Again, Matt. 22:10 is no less perverted to justify the evil thought of unholiness in the church; for it speaks solely of those whom the Christian call finds, indiscriminately in the servant's eyes, and not at all what grace does for the guilty when clothed with the marriage garment. A false doctrine always involves misuse of Scripture, as this to sanction “bad and good” within the aasembly. So Matt. 24:12, Acts 20:29, 30, 2 Thess. 2, 1 Tim. 4, 2 Tim. 2; 3, 1 John 2 Peter 2; 3, Jude, prove nothing more surely than “that the dispensation would fail, if every one who names the Lord's name is really responsible to depart from iniquity. Brethren are the last to suppose “that the divine charter of the Church would be canceled, or the Presence of Christ be withdrawn from the work of His hands” (p. 33).
All this is mistake of the question. Brethren hold the terrible growth and development of that evil which has ruined the public testimony of Christendom, but the inalienable responsibility of all that are His to depart from iniquity, according to the abiding charter of the church, and counting on Christ's unfailing presence in the midst of even two or three gathered to His name. And the teaching of the Epistles fully corroborates this; for while grave evil manifestly did enter, holy discipline is made obligatory. Would the apostle Paul, or the church in general, have owned the assemblies in Corinth, Colosse, or Galatia, if they had rejected his authority and kept the denounced evil within? Would it have been godly to have gone on if the whole lump had been leavened? It is rebellious insubjection to the Lord's commandments that would unchurch. So with the seven Apocalyptic churches: the Lord denounces terrible evils in several; but it is to have the evil judged. If they had not repented, would they have been churches of God all the same? This is the ecclesiastical corruption which Brethren deny; and to lay the ruin or cessation of churches on God's providence rather than on man's sin seems to Brethren more worthy of a professional divine than of a believer.
There is equal confusion and error as to our views of ordination and ministry in pp. 35-52. No brother denies the common application of 1 Cor. 9:1 to Paul and the twelve; and the argued parallel between the miracles, ministry, and methods of S. Paul and S. Peter in no way enfeebles the heavenly character of Paul's apostleship, which is a fact as patent as it is important. In this way only has he been regarded as typical of others since, who in an incomparably humbler way have been given of Christ as gifts for the perfecting of the saints. It is unfounded that Brethren do or ever did expect that all the ministers of Christ would have a miraculous call like his, any more than the apostle expected it. And none more than Brethren have dwelt on his appointing elders with Barnabas, or his directions to Timothy and Titus. Mere elders could not thus appoint; none but an apostle or his delegate with express authority to this end. But that neither had permanent diocesan place 2 Tim. 4:9, 21, Titus 3:12 show, besides total silence as to the continuance of such powers. They had a direct and limited commission defined during his life without a word providing for the time following his death, though he supposes this at hand in one of these very Epistles.

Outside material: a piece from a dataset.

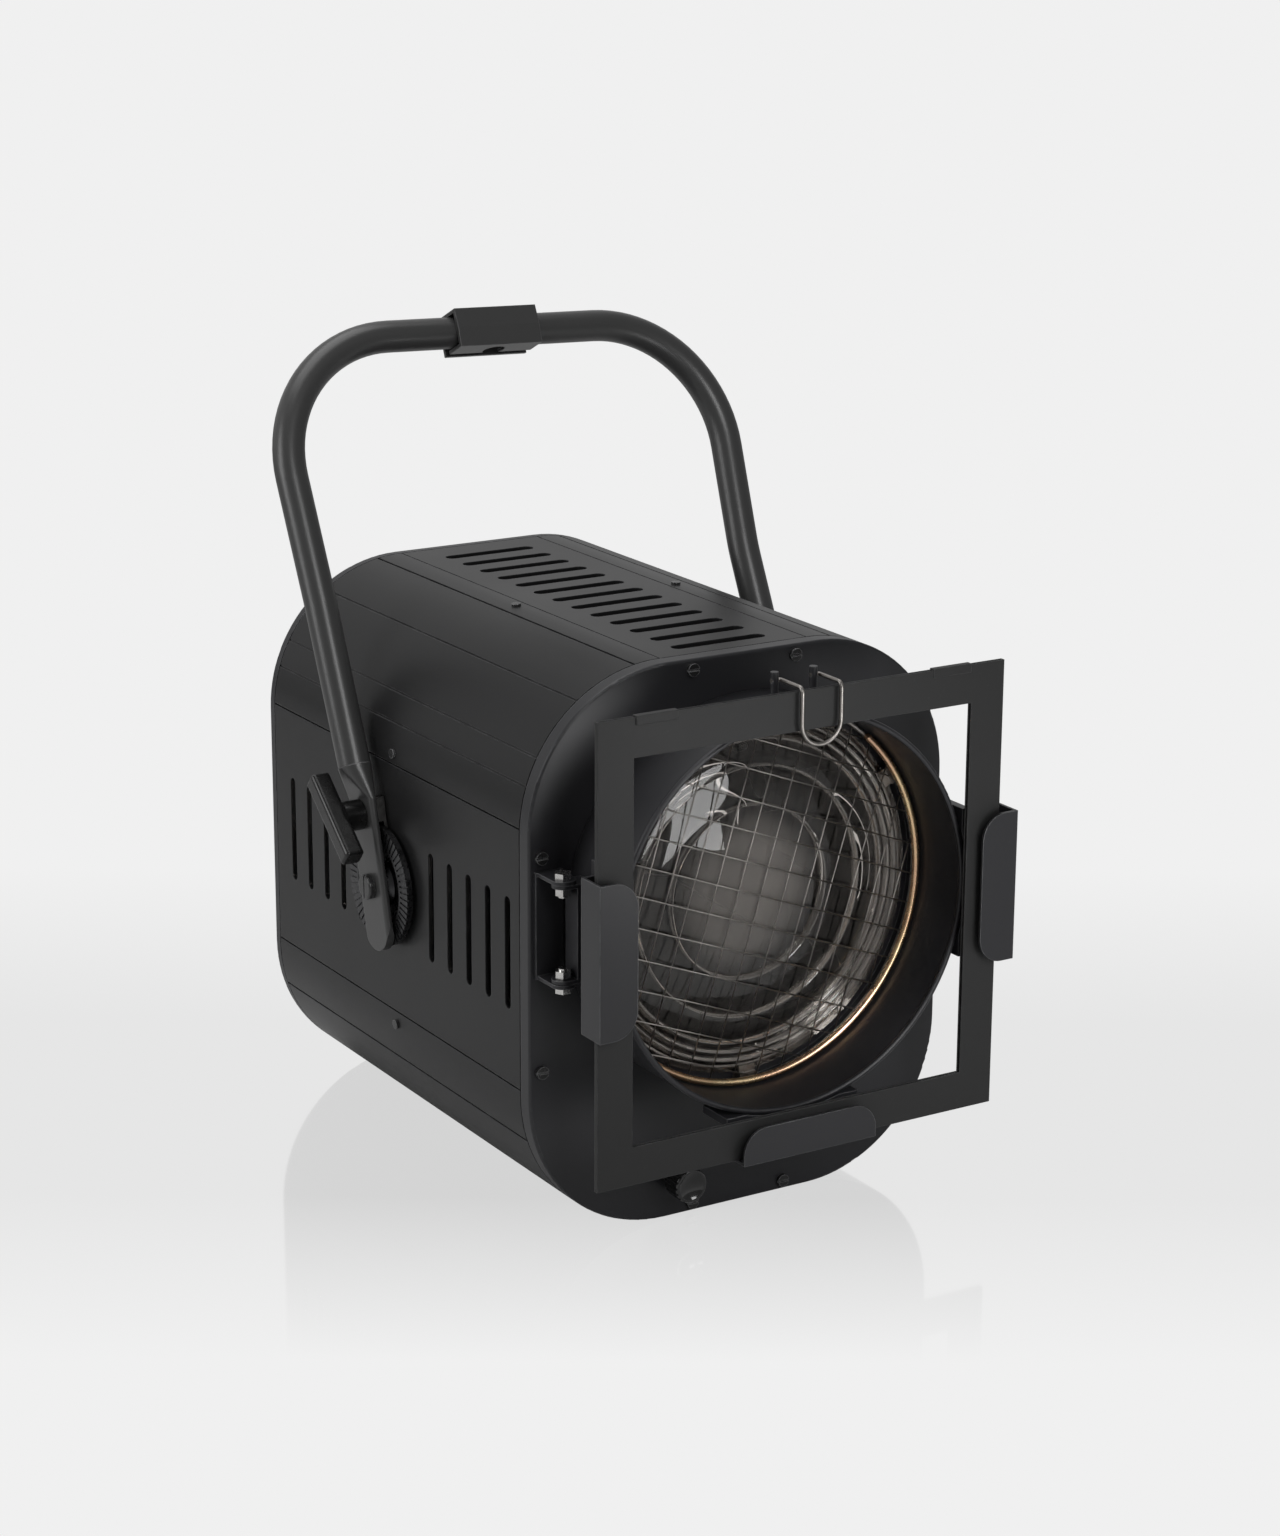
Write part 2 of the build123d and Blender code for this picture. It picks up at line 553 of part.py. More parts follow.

This may suffice to show others, if not Mr. T., how he misunderstands the scriptural truth on which our position is founded. We do not believe there is any “radical change in the church's constitution” (p. 40), but only in exterior means of government, which never were indispensable for the churches, and are recognized before they were appointed. (Acts 14:23 and Titus 1:5). Elders therefore were desirable, but not essential. But we do believe, as scripture warrants, that those to whom evangelizing and teaching were committed by Christ will surely continue till the end. These are not elders, but gifts with which “exceptional arrangement” never had to do. It is all wrong therefore to talk of the elders &c. being “succeeded by another system utterly unlike it;” for the supply of gifts was before the local charges, went on with it side by side, and alone can be proved to abide.
Local charges clearly, even when apostolically appointed, are not the gifts which depend on the risen Christ, the ascended Head. Hence these abide now as then being directly raised up by Him, like Judas and Silas, like Apollos, like Epaphras or Epaphroditus, like Trophimus or Tychicus or Archippus or Zenas They were gifts unto the work of ministry, unto edifying of the body of Christ. We insist on Christ's guarantee of continuing such gifts till the church be complete. But local charges cannot be in due scriptural order without an apostolic authority, which those who assert are bound to prove. If Mr. T. own the continuance of these gifts, as he appears to do in pp. 40, 41, we have no controversy on this head; but he assumes without proof that the local charge of elders abides. If he or any other can show us authority competent to appoint presbyters, Brethren would be the last to despise aught that is really of the Lord. Brethren abstain from such appointments, because confessedly none among them lays claim to any such authority. But they are unaware of its existence either in Nationalism or in Dissent, to say nothing of the idolatrous system of Rome. If authority be asserted, it ought to be unquestionable. Imitation, however close, is unreal. If it does not even resemble the true and divine, what is its worth? The inspired record has living value, as in other ways, so in this of exposing unreal pretension. In a day of ruin it lays bare spurious authority, and it establishes the gracious provision of God for His children even then, that the simplest need not stray nor sit down in the poor consolation of accepting the lesser of two evils. There is always a holy path for the faithful.